This is not to be confused with the manipulation of existing malware in order to be no longer detected - these could be consider an "evasion" but only for that single sample - I do not consider these to be a security problem per se.

Evasions presented here are generic, meaning that they represent a generic method to evade detection and don't depend on content within the archive .

Changes :
  • 04/2009 : Initial Publication
  • 11/2019 :  Added Sections 5,  and 7 to the section on impacts.
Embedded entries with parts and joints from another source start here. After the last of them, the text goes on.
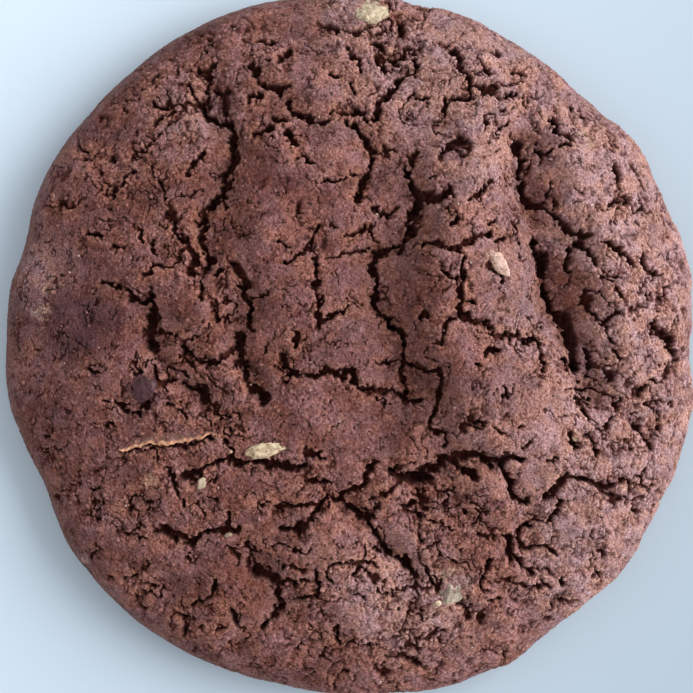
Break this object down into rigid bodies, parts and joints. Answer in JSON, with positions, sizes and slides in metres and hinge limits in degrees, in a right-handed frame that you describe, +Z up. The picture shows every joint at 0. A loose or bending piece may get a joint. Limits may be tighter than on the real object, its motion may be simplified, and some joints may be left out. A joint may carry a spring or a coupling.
{
  "type": "chocolate cookie",
  "caption": "Thick round fudge cookie with a domed, cracked and crumbly cocoa crust, pale nut pieces baked in, and a flat base.",
  "frame": {"origin": "middle of the flat base, on the surface the cookie lies on", "axes": "+Z up through the crown; +Y towards the top of the picture, +X towards its right"},
  "size_m": [0.0859, 0.0871, 0.0168],
  "materials": {
    "baked_crumb": "dull baked cocoa crust, cracked and grainy",
    "nut_flesh": "pale cream nut, cut and dusted with cocoa crumb",
    "dark_chocolate": "dark chocolate chunk, satin",
    "sugar_grain": "small light sugar crystals"
  },
  "bodies": {
    "root": {"cookie": "baked_crumb"}
  },
  "joints": []
}
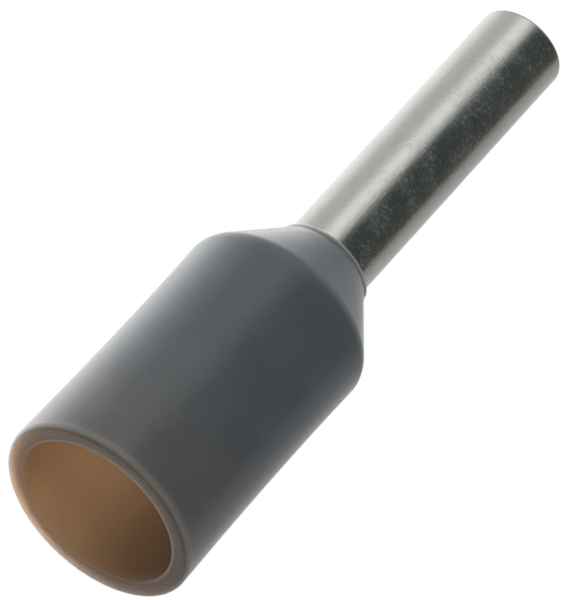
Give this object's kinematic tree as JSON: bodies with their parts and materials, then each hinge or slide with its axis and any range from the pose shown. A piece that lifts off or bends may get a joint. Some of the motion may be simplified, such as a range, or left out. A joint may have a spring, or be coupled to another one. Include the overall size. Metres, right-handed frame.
{
  "type": "wire ferrule",
  "caption": "Insulated wire-end ferrule: tinned metal crimp sleeve in a grey moulded collar with an open socket for the wire.",
  "frame": {"origin": "centre of the collar's mouth, on the flat rim it stands on", "axes": "+Z along the common axis, from the mouth to the tip of the pin"},
  "size_m": [0.0034, 0.0034, 0.012],
  "materials": {
    "collar_plastic": "satin moulded polypropylene, bluish mid grey",
    "tinned_copper": "bright tin plate on drawn copper tube, faint lengthwise lines and pits"
  },
  "bodies": {
    "root": {"collar": "collar_plastic", "sleeve": "tinned_copper"}
  },
  "joints": []
}
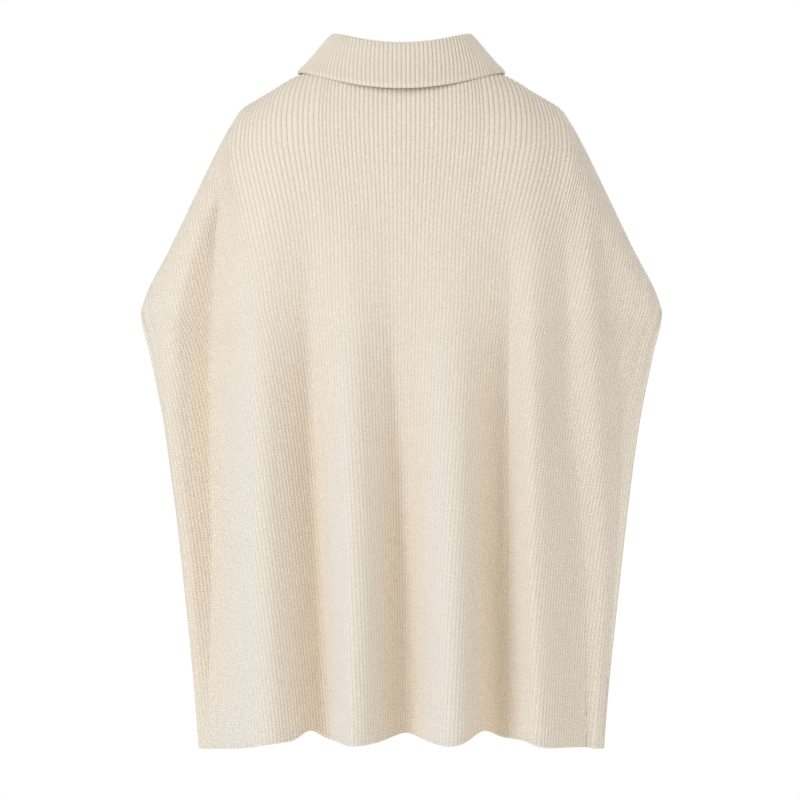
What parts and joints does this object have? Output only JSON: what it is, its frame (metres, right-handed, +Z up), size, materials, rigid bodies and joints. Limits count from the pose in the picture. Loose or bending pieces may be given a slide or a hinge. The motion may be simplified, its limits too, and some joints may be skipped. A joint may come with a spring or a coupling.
{
  "type": "half-zip poncho sweater",
  "caption": "Worn, hollow rib-knit half-zip poncho sweater with a turned-down collar, slanting arm lines, open sides and a hem that hangs in deep waves",
  "frame": {"origin": "the middle of the neck, at the height of the inner shoulders that carry the garment", "axes": "+Z up, the front faces -Y, +X is the wearer's left"},
  "size_m": [0.6028, 0.2366, 0.8221],
  "materials": {
    "knit": "soft matt rib knit, cream",
    "tape": "woven zip tape, cream",
    "metal": "plain satin metal, pale nickel"
  },
  "bodies": {
    "garment": {"back_panel": "knit", "front_panel": "knit", "collar": "knit", "zip_tape_left": "tape", "zip_tape_right": "tape", "zip_slider": "metal", "zip_bottom_stop": "metal"},
    "pull": {"zip_pull": "metal"}
  },
  "joints": [
    {"name": "pull_swing", "type": "hinge", "parent": "garment", "child": "pull", "pos_m": [0, -0.10116, -0.0322], "axis": [-1, 0, 0], "range_deg": [0, 150]}
  ]
}
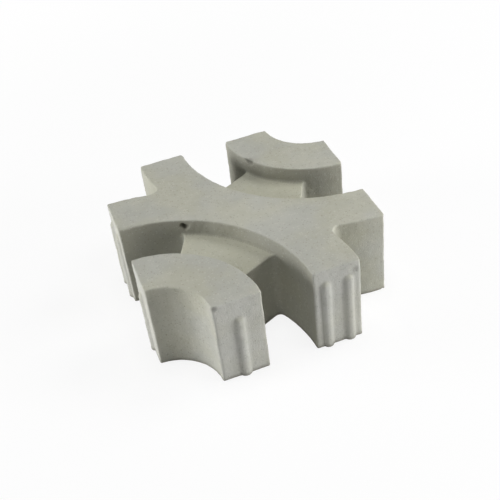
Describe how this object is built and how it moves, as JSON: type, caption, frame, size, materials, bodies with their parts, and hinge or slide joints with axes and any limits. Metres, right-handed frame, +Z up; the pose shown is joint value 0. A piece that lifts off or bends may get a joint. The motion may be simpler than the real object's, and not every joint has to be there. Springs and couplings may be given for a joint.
{
  "type": "concrete paving stone",
  "caption": "Square grass paving stone cast in concrete: two corner rings tied to a crossed middle body by recessed webs, with upright spacer nibs on the arm ends.",
  "frame": {"origin": "centre of the base, on the ground", "axes": "+Z up to the walking face; -Y is the side nearest the camera; the two rings turn about the front left (-X, -Y) and back right (+X, +Y) corners"},
  "size_m": [0.205, 0.205, 0.08],
  "materials": {
    "concrete": "rough"
  },
  "bodies": {
    "root": {"paving_stone": "concrete"}
  },
  "joints": []
}
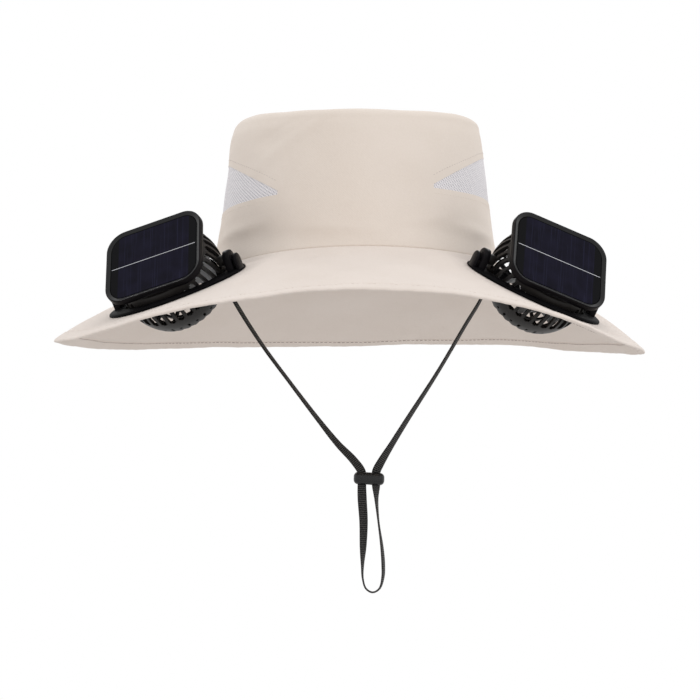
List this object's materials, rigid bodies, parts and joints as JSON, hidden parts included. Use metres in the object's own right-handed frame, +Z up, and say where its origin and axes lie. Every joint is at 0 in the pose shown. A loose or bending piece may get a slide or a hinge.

    This method of evasion is now being exploited in the wild : https://www.trustwave.com/en-us/resources/blogs/spiderlabs-blog/double-loaded-zip-file-delivers-nanocore/

    Unfortunately only a few AV companies have taken this bug class with the required seriousness and have either improved their parsers or have improved their detection logic.  It is over 10 years that I have reported both this class _and_ this particular vulnerability. Is the AV industry asleep behind the wheel .

Table of contents
  1. Advisories
  2. Generic evasions through archives
  3. Generic evasions through indirectly influencing code paths
  4. Common misconceptions about this "bug class"

1. Advisories
Here is a list of advisories disclosed by myself :


1. Evasions through archives

In essence a bypass is simple to understand - the AV scanning engine, that is the logic and code paths that detect if code is malicious or not, are evaded. This leads to the AV engine that cannot decompress , and hence analyse the file within the archive correctly but the end user is able to extract and run the file. This implies that the AV detection logic is effectively evaded. (See Figure 1)
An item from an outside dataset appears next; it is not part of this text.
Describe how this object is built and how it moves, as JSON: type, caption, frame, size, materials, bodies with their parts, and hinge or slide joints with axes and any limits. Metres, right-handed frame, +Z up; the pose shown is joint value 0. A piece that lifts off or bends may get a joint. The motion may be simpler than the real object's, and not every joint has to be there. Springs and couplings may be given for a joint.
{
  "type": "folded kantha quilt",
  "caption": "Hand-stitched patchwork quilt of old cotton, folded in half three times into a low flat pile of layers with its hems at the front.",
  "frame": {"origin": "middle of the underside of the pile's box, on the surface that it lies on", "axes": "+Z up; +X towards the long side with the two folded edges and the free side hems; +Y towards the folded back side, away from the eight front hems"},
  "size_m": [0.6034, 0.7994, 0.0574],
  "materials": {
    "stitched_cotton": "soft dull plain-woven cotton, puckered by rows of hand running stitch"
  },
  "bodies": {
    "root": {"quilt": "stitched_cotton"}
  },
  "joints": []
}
The bug results in denying the engine the possibility to inspect code within the archive. While the impact might be low client-side (as code is inspected upon extraction by the user) the impact for gateways or AV infrastructure where the archive is not extracted is considerable. There is no inspection of the content at all, prior disclosure therefore referred to this class of bugs as Denial of service (you deny the service of the scan engine for that file) however I choose to stick the terms of evasion/bypass, being the primary impact of these types of bugs.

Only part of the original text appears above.